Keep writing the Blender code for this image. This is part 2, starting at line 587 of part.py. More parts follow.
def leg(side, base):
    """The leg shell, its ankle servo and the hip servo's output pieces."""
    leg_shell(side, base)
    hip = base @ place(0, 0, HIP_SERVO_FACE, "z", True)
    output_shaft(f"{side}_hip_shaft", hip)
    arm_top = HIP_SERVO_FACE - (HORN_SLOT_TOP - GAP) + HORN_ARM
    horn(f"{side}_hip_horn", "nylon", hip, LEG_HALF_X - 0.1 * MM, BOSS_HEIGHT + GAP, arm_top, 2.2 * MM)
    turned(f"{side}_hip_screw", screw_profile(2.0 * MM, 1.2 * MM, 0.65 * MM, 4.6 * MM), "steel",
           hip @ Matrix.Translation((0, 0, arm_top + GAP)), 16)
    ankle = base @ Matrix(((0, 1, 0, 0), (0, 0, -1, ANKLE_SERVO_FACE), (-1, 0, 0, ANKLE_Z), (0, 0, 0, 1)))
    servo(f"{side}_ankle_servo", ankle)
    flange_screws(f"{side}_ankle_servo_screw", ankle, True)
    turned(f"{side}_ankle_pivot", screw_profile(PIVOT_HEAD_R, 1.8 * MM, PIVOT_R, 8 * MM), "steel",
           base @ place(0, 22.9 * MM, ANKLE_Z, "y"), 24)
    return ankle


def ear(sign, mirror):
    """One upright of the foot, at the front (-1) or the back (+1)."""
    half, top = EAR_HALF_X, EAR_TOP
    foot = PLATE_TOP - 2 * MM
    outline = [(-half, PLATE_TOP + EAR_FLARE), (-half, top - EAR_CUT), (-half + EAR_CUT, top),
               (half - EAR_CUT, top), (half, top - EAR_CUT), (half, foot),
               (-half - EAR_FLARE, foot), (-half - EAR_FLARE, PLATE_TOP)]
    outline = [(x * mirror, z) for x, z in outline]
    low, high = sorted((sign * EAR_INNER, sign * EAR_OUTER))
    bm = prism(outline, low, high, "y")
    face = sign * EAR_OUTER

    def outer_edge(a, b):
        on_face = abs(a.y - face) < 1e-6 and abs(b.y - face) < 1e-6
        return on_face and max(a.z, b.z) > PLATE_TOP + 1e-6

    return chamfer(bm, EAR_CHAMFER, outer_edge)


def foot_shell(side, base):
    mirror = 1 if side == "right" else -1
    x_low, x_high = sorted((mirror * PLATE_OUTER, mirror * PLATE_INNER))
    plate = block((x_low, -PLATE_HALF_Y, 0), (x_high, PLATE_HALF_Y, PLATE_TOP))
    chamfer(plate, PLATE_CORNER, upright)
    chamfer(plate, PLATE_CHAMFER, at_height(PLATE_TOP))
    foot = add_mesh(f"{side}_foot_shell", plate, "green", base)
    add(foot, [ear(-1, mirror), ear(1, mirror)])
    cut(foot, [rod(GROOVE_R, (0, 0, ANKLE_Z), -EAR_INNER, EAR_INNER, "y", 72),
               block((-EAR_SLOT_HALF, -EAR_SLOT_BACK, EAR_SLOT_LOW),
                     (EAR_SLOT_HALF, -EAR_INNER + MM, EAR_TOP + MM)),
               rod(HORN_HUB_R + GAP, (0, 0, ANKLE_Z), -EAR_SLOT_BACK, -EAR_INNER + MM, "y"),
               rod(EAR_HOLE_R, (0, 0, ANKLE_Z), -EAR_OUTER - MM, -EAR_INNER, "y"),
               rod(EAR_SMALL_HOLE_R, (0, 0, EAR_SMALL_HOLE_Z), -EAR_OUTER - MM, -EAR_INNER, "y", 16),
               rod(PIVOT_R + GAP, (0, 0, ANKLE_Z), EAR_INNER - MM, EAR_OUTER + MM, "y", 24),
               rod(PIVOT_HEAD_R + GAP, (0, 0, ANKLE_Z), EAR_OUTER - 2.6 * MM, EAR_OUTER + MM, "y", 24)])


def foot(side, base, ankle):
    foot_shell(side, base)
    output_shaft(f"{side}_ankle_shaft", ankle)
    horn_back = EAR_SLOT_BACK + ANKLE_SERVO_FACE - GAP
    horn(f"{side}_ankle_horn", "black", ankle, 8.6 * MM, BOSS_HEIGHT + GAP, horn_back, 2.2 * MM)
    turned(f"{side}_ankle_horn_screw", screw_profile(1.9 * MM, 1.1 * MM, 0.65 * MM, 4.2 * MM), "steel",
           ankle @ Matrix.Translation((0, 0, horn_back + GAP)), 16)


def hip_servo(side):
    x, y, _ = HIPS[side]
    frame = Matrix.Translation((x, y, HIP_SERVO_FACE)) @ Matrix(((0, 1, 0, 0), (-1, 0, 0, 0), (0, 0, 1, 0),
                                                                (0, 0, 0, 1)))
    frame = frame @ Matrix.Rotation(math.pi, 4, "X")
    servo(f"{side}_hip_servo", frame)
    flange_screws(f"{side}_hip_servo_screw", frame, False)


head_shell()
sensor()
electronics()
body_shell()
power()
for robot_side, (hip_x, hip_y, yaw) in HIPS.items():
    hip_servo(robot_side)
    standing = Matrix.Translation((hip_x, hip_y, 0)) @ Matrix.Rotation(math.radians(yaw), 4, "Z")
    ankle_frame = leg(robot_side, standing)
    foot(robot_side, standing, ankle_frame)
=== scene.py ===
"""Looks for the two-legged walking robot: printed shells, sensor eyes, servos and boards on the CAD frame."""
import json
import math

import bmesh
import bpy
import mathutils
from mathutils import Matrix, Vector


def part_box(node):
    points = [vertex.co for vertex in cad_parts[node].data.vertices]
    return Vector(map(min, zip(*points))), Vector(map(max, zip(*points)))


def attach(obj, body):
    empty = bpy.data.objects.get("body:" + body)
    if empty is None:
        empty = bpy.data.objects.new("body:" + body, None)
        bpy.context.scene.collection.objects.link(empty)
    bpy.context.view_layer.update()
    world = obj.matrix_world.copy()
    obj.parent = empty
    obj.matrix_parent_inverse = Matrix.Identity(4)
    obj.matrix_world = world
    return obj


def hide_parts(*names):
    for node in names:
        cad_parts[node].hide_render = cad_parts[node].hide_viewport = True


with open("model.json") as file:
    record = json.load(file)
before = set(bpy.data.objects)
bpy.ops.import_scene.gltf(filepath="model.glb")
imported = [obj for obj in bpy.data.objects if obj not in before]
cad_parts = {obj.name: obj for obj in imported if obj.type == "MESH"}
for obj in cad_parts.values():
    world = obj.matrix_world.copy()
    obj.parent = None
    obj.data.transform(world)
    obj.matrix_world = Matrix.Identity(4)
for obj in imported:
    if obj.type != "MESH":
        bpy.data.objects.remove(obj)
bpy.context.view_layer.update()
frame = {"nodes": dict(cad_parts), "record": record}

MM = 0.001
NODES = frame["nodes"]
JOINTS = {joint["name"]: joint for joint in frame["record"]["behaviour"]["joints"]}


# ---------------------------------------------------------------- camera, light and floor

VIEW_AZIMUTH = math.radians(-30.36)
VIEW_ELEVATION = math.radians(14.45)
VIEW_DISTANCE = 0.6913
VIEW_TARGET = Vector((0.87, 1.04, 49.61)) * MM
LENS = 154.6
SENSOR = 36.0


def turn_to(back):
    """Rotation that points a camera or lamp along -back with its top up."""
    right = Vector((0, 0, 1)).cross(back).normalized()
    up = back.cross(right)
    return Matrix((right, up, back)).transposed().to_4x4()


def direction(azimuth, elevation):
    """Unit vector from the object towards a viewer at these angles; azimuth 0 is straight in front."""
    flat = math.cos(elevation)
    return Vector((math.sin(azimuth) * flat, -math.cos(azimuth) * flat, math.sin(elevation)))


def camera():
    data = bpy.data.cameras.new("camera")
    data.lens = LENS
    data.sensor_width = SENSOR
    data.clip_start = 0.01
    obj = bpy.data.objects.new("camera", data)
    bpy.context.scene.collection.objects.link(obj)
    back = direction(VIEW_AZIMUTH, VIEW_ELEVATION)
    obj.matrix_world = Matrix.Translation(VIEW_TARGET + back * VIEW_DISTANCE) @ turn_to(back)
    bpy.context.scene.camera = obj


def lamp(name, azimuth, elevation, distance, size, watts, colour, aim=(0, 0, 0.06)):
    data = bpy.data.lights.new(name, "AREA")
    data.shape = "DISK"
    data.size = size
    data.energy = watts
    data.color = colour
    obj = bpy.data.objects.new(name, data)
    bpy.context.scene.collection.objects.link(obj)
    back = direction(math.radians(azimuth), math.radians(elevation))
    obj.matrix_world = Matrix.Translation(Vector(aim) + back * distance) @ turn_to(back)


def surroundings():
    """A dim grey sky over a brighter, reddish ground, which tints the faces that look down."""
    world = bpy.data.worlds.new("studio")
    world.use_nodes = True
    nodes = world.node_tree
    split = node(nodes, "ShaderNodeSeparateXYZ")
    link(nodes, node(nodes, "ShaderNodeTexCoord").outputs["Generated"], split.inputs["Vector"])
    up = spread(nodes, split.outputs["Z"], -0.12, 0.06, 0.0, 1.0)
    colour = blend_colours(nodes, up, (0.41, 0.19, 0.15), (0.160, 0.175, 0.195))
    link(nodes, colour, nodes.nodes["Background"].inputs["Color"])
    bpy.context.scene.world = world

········

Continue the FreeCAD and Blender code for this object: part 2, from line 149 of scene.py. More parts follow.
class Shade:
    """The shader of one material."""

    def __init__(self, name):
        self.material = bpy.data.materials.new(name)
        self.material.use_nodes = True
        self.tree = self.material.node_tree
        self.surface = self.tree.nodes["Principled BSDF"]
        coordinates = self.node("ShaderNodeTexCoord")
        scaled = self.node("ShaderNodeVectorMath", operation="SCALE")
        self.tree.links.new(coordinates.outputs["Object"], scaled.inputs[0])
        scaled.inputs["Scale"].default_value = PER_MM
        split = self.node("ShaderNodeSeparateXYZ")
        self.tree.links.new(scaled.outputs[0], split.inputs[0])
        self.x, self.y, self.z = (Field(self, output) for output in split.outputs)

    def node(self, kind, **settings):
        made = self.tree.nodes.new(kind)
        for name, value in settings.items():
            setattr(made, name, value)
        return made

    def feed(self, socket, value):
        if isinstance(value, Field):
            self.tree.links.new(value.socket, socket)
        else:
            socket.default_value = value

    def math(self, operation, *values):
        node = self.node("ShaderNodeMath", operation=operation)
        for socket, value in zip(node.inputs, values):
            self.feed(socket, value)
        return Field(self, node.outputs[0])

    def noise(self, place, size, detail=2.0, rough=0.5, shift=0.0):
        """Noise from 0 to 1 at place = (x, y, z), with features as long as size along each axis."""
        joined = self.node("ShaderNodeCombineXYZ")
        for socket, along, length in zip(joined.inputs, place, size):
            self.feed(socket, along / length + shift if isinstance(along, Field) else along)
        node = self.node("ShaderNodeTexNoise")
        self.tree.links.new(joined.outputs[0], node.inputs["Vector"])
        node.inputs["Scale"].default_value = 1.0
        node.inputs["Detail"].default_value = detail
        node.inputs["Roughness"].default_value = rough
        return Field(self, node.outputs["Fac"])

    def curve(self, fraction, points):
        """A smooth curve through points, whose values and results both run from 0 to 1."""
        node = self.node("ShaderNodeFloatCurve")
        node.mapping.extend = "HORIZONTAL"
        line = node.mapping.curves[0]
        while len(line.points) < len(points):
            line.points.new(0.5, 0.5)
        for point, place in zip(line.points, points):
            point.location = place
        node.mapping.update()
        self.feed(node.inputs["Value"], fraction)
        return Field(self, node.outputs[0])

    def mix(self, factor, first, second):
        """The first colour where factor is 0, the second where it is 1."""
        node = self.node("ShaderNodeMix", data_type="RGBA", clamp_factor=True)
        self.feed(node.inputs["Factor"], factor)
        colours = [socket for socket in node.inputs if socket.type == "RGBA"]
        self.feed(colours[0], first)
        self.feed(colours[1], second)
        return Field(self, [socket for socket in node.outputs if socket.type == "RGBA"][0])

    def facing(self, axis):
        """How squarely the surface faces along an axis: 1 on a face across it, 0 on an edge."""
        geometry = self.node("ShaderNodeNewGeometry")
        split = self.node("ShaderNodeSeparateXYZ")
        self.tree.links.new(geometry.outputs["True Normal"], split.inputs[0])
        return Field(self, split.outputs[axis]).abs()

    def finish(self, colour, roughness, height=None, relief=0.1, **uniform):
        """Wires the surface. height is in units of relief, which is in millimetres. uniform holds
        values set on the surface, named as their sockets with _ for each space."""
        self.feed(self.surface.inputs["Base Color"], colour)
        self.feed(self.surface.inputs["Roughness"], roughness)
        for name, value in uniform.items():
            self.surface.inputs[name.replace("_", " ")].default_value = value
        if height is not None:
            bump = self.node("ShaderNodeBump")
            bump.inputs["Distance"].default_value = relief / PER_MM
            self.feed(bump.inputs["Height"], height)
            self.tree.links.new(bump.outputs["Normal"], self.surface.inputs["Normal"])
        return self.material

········

• Exercise prompt:
Extract the span of lines that starts with the line containing "head_shell()" and ends with the line containing "in imported if". Keep it exact and add nothing.

• Solution to this task:
head_shell()
sensor()
electronics()
body_shell()
power()
for robot_side, (hip_x, hip_y, yaw) in HIPS.items():
    hip_servo(robot_side)
    standing = Matrix.Translation((hip_x, hip_y, 0)) @ Matrix.Rotation(math.radians(yaw), 4, "Z")
    ankle_frame = leg(robot_side, standing)
    foot(robot_side, standing, ankle_frame)
=== scene.py ===
"""Looks for the two-legged walking robot: printed shells, sensor eyes, servos and boards on the CAD frame."""
import json
import math

import bmesh
import bpy
import mathutils
from mathutils import Matrix, Vector


def part_box(node):
    points = [vertex.co for vertex in cad_parts[node].data.vertices]
    return Vector(map(min, zip(*points))), Vector(map(max, zip(*points)))


def attach(obj, body):
    empty = bpy.data.objects.get("body:" + body)
    if empty is None:
        empty = bpy.data.objects.new("body:" + body, None)
        bpy.context.scene.collection.objects.link(empty)
    bpy.context.view_layer.update()
    world = obj.matrix_world.copy()
    obj.parent = empty
    obj.matrix_parent_inverse = Matrix.Identity(4)
    obj.matrix_world = world
    return obj


def hide_parts(*names):
    for node in names:
        cad_parts[node].hide_render = cad_parts[node].hide_viewport = True


with open("model.json") as file:
    record = json.load(file)
before = set(bpy.data.objects)
bpy.ops.import_scene.gltf(filepath="model.glb")
imported = [obj for obj in bpy.data.objects if obj not in before]
cad_parts = {obj.name: obj for obj in imported if obj.type == "MESH"}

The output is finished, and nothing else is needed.